— Start Data entries —

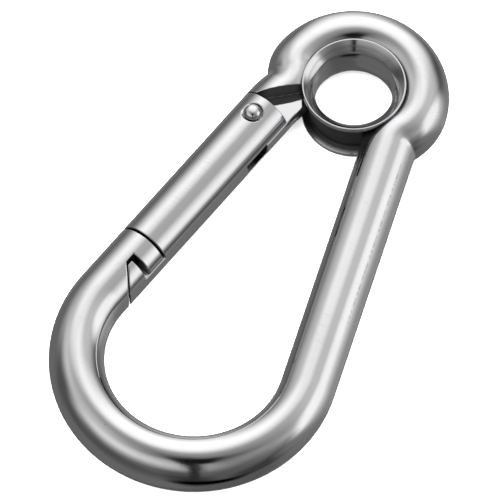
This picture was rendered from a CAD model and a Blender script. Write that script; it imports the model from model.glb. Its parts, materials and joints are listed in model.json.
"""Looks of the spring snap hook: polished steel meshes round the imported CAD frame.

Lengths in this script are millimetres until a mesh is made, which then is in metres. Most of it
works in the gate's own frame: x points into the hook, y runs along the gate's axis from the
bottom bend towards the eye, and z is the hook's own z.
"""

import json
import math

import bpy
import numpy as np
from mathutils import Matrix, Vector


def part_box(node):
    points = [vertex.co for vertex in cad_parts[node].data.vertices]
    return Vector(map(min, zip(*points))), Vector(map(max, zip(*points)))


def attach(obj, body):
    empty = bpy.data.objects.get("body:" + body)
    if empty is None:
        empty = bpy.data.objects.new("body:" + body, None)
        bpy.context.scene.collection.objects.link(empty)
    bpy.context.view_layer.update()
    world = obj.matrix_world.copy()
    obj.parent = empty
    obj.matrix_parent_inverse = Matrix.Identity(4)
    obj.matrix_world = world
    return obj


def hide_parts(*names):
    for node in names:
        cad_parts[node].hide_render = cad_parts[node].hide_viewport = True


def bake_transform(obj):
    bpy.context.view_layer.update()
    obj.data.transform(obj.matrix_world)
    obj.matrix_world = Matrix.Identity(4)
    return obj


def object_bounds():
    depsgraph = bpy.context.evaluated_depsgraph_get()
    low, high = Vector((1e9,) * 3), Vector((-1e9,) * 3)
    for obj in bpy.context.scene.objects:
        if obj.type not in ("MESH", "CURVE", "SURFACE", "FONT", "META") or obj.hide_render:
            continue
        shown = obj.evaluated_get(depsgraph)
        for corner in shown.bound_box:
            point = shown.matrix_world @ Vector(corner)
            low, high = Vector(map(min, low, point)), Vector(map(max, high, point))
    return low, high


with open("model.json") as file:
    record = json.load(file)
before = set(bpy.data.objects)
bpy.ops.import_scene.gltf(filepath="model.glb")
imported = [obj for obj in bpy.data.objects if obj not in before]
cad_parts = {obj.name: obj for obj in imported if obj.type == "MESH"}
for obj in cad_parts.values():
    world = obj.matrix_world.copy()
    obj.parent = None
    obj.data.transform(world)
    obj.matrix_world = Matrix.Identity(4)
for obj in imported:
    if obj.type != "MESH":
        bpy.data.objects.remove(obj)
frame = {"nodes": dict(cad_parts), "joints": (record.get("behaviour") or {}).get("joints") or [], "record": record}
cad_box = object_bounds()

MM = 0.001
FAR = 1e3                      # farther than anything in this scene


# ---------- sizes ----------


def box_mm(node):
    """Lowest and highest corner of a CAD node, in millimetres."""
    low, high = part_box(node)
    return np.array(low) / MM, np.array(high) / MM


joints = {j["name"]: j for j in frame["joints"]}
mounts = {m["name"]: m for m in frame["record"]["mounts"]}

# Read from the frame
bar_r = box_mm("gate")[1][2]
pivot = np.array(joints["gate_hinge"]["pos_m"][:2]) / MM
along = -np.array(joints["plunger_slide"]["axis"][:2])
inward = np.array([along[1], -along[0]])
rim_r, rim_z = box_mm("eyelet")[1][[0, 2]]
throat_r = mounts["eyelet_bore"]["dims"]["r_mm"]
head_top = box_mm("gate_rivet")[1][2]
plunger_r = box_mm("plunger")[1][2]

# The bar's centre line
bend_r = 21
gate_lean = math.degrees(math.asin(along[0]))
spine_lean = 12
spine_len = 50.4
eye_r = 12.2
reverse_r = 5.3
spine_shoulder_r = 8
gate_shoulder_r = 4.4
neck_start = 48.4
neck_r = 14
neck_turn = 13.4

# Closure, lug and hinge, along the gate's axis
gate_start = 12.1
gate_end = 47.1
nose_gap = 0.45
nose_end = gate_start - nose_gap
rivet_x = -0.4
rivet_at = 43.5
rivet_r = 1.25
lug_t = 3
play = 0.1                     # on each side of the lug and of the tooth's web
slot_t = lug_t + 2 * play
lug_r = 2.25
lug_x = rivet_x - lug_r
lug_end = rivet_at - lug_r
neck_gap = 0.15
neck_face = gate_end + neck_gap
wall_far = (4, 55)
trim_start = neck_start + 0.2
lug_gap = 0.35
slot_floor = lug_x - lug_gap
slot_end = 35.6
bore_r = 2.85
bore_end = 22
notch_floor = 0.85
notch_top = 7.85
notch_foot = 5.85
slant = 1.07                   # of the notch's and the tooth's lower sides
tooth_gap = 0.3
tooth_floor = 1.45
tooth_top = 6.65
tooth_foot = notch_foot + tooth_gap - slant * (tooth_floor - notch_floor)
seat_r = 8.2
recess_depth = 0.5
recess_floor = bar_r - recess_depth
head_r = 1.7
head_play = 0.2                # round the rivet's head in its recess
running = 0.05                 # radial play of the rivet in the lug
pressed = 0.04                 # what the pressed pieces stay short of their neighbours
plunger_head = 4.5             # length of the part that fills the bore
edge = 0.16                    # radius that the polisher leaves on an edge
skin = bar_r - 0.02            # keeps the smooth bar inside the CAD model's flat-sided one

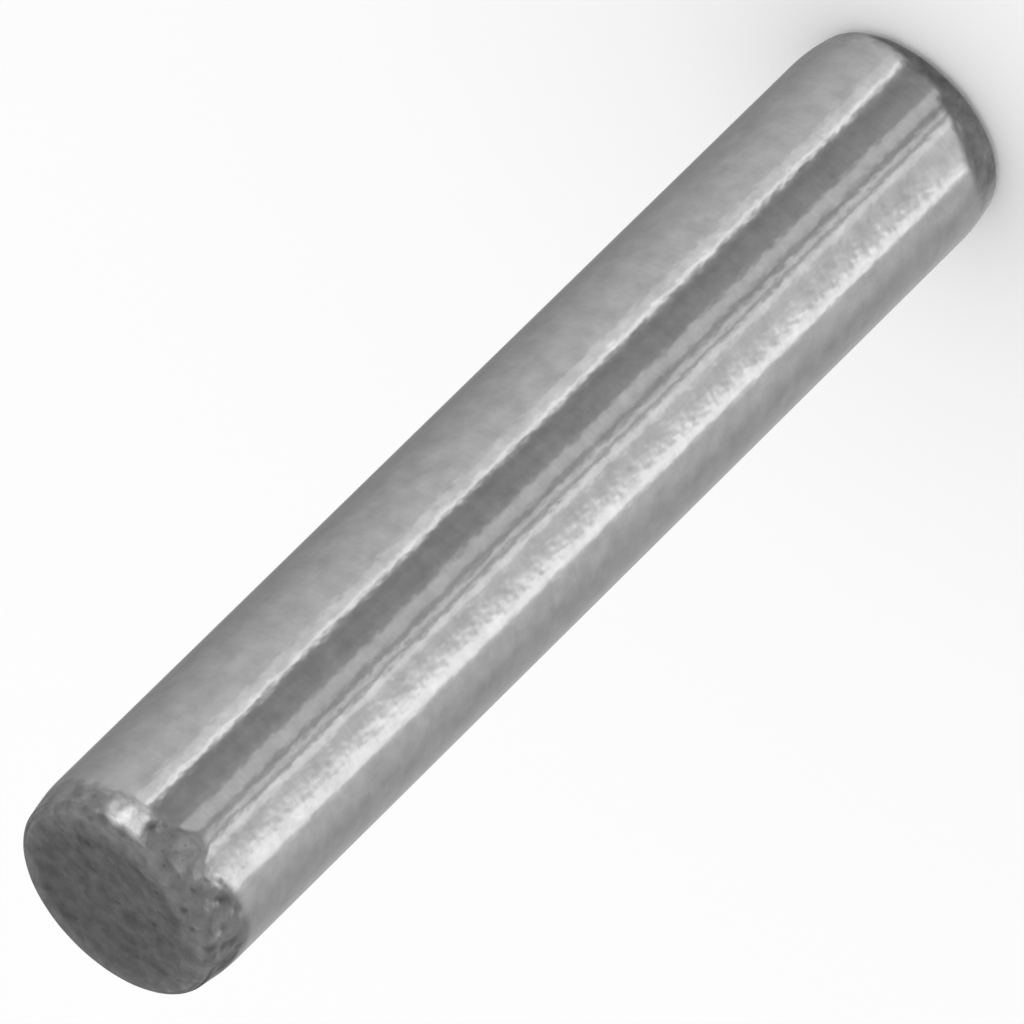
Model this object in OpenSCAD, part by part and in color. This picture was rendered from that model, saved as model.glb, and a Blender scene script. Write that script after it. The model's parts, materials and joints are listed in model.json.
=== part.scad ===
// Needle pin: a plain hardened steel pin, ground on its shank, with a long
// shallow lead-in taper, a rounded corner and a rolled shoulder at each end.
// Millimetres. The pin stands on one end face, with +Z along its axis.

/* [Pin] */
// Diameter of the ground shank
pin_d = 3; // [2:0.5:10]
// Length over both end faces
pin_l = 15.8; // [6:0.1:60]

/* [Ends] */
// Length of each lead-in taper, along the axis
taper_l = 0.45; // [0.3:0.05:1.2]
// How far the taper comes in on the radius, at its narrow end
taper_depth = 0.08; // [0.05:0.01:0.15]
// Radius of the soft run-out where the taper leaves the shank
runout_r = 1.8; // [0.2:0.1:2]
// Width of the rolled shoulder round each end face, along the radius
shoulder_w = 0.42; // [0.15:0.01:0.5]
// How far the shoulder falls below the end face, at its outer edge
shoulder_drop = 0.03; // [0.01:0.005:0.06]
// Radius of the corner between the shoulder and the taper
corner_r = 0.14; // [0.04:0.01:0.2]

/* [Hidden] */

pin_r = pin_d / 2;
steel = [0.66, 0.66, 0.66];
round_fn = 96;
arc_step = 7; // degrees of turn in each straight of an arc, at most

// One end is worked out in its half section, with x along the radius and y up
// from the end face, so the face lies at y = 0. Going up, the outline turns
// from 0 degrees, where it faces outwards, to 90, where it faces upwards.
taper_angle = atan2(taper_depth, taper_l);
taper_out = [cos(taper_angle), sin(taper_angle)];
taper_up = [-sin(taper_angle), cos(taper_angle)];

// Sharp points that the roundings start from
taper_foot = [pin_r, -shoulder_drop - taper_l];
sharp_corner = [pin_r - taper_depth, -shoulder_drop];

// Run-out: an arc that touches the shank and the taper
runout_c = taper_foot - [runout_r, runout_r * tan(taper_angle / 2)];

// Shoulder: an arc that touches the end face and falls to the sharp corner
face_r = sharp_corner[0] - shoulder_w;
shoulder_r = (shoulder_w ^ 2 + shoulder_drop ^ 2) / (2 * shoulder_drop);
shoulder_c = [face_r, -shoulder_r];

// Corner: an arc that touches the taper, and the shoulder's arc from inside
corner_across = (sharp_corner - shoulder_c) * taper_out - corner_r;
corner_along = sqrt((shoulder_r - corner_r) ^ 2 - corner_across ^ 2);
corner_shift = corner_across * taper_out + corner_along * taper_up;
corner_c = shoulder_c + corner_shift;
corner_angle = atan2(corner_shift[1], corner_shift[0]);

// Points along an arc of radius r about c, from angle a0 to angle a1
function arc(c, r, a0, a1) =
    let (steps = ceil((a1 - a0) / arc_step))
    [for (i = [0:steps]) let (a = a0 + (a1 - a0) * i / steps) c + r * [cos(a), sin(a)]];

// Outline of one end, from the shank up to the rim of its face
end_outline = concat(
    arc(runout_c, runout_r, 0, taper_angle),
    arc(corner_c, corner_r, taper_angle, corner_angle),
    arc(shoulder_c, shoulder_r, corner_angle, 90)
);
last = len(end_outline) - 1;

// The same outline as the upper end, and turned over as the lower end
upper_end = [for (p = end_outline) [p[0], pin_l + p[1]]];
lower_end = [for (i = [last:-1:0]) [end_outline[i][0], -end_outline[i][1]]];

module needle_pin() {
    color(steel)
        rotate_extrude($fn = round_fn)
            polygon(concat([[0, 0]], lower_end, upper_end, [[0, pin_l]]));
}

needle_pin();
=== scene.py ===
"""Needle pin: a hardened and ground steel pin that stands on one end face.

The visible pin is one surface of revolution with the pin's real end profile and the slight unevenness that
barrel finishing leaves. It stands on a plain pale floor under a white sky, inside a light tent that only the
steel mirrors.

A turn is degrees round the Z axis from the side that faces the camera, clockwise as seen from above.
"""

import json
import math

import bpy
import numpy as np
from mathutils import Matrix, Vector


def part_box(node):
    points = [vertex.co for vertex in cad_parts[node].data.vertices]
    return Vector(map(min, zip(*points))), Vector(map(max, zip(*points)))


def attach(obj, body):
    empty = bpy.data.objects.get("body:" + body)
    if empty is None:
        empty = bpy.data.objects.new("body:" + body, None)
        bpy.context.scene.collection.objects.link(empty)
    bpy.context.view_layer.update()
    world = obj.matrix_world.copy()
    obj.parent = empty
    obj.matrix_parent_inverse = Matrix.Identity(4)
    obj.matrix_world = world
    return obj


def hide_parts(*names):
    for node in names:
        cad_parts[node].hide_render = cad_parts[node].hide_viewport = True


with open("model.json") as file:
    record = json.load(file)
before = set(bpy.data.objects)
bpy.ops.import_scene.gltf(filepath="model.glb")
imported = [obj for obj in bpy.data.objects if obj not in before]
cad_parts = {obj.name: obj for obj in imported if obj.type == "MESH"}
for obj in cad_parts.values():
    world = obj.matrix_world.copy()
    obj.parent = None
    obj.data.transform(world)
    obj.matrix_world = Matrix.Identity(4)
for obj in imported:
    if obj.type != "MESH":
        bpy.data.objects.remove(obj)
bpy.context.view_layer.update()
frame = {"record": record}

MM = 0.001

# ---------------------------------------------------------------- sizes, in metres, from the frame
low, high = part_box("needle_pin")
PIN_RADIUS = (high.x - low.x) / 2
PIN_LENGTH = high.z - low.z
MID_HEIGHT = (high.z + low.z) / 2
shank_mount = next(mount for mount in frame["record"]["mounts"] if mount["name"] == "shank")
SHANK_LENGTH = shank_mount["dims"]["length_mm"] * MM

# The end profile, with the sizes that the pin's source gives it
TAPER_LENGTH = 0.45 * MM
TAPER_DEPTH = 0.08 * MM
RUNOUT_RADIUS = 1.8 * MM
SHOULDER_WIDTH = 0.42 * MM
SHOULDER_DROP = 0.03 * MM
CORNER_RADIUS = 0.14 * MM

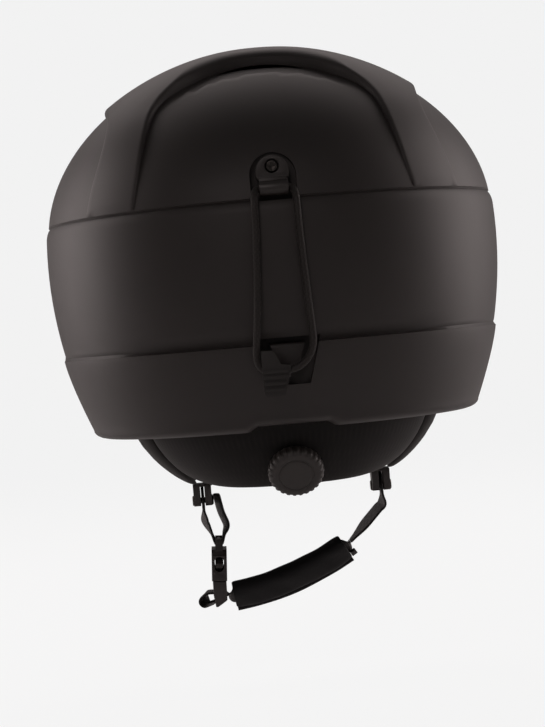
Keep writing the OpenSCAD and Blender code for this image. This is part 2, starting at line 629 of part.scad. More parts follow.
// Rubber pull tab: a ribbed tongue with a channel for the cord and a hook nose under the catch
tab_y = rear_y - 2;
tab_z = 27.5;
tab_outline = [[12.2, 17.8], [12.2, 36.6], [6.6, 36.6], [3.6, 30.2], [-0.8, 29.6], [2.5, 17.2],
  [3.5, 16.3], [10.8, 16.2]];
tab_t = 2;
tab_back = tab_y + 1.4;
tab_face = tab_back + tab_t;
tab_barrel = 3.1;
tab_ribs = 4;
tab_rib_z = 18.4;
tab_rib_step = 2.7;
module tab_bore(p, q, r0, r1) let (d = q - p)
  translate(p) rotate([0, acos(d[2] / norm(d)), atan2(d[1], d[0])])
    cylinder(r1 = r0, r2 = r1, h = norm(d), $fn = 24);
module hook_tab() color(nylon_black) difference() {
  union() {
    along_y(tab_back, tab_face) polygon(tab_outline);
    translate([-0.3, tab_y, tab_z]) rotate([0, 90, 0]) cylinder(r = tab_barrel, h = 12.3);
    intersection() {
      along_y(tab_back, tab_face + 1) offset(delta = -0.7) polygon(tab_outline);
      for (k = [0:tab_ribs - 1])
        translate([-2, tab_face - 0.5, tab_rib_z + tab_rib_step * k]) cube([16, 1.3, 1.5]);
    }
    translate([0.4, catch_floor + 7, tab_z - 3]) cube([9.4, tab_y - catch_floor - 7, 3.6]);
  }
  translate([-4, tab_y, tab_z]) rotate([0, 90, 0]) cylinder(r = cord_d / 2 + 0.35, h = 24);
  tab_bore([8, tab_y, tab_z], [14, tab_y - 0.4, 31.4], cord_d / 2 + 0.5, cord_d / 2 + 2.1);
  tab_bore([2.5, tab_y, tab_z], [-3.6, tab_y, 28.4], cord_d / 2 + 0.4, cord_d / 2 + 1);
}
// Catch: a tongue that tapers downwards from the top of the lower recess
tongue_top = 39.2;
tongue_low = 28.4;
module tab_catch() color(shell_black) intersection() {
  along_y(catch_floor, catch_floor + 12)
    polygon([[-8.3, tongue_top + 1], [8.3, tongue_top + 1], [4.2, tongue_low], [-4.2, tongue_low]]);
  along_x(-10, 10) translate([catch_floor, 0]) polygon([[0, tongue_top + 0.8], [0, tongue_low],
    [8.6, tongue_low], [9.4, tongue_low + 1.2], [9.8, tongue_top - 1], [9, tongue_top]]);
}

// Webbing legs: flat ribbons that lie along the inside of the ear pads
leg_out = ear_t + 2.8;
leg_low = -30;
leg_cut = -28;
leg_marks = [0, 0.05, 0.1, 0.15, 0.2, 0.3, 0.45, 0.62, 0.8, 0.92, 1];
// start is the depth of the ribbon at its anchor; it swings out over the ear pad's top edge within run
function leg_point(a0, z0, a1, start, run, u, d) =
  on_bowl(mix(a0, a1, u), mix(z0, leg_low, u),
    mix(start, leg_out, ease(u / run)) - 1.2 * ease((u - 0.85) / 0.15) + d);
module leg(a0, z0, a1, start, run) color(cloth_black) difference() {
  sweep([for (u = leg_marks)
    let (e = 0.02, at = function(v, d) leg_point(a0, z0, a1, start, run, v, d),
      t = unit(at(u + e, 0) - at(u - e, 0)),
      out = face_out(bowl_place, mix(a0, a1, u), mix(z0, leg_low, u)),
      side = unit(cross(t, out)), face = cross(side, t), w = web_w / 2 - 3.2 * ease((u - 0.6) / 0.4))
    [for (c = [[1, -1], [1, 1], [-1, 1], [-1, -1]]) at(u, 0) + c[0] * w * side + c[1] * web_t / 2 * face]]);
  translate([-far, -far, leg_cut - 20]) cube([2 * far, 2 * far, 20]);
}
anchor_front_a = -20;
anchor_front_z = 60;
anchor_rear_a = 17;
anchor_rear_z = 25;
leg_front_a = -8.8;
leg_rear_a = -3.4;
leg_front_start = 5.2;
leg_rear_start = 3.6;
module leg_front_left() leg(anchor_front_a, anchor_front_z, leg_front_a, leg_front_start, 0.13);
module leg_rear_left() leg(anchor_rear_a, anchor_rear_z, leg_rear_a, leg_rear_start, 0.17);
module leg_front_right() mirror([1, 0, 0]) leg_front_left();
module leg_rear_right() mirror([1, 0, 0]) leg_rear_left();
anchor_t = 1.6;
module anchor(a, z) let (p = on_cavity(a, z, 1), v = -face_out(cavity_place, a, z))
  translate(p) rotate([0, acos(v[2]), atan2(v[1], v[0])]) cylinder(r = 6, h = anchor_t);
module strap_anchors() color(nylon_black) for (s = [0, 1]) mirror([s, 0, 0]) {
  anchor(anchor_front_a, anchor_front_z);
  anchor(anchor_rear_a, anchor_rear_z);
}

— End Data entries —

- _Request_
From the entries above, extract only the lines running from the one containing "Model this object" through the one containing "pin_l = 15.8; // [6:0.1:60]", inclusive.

- _Response to the task_
Model this object in OpenSCAD, part by part and in color. This picture was rendered from that model, saved as model.glb, and a Blender scene script. Write that script after it. The model's parts, materials and joints are listed in model.json.
=== part.scad ===
// Needle pin: a plain hardened steel pin, ground on its shank, with a long
// shallow lead-in taper, a rounded corner and a rolled shoulder at each end.
// Millimetres. The pin stands on one end face, with +Z along its axis.

/* [Pin] */
// Diameter of the ground shank
pin_d = 3; // [2:0.5:10]
// Length over both end faces
pin_l = 15.8; // [6:0.1:60]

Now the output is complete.